Add Unique Constraint

By adding constraints to a table (whether it is not null or unique key or something else) we introduce a potential failure for the database update process. The problem is that sometimes we just cannot check all possible data sets in all databases that will be updated by our changeset.

If we decide to add a unique constraint to a table, we can do it in the Jmix Studio by setting the corresponding attribute property or by creating a unique index in the visual editor.

Jmix will generate a base addUniqueConstraint Liquibase changeset. If we do not have information about the database that should be updated, we can add the validate attribute in the changeset.

For some RDBMSes, if we set validate to true, the unique constraint will be applied to newly created records only, the old data will not be validated. If we set it to false, the changeset will fail if there is non-unique data.

As an example, Oracle supports this mode (with some tricks though), but PostgreSQL doesn’t. We need to check the docs for our RDBMS to use this option.

If the DB does not support deferred constraint validation, we’ll have to update the data before applying the index.

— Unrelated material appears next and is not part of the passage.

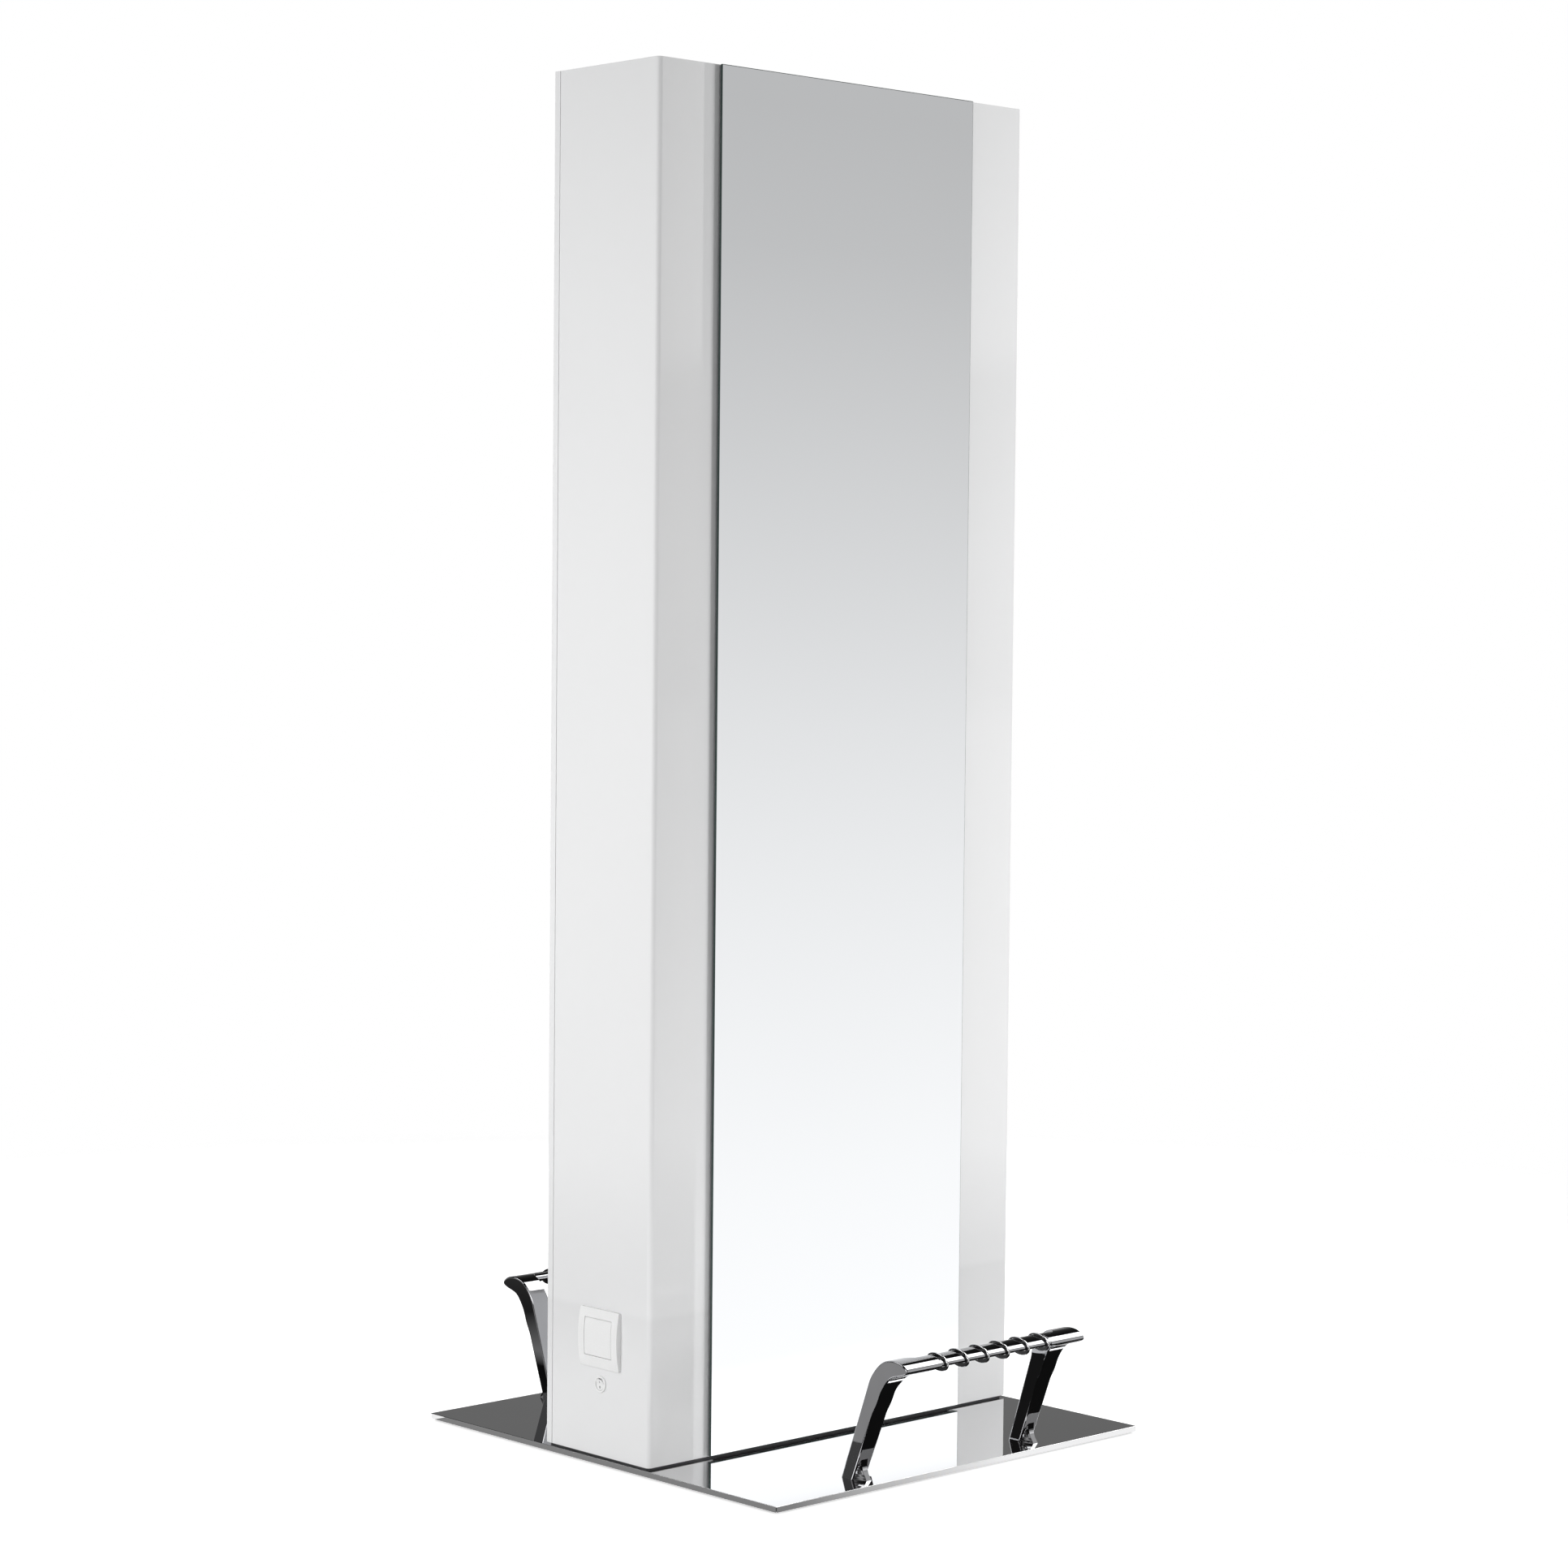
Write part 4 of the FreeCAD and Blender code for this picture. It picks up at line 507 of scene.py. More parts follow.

First option - a manual process when we select all non-unique records and update them one-by-one. We’ll need to provide a clean migration instruction for our application that must be followed by DB admins.

If we want to automate the update a bit, we can assign a simple SQL update that will add a unique suffix to existing data in the column(s) that is going to be used in the unique constraint. This update can be added to the liquibase changeset. This option is simpler, but altering data may not be a great idea in some cases.

So, adding a unique constraint is a bit more complex than just issuing one ALTER TABLE statement, but it may be resolved with some additional actions stated above.

Conclusion

Database Migration is a complex process. Even with the modern tools and frameworks like Liquibase and Jmix you may bump into cases that may cause data loss or application runtime errors. Hope that this article will help you to avoid those pitfalls.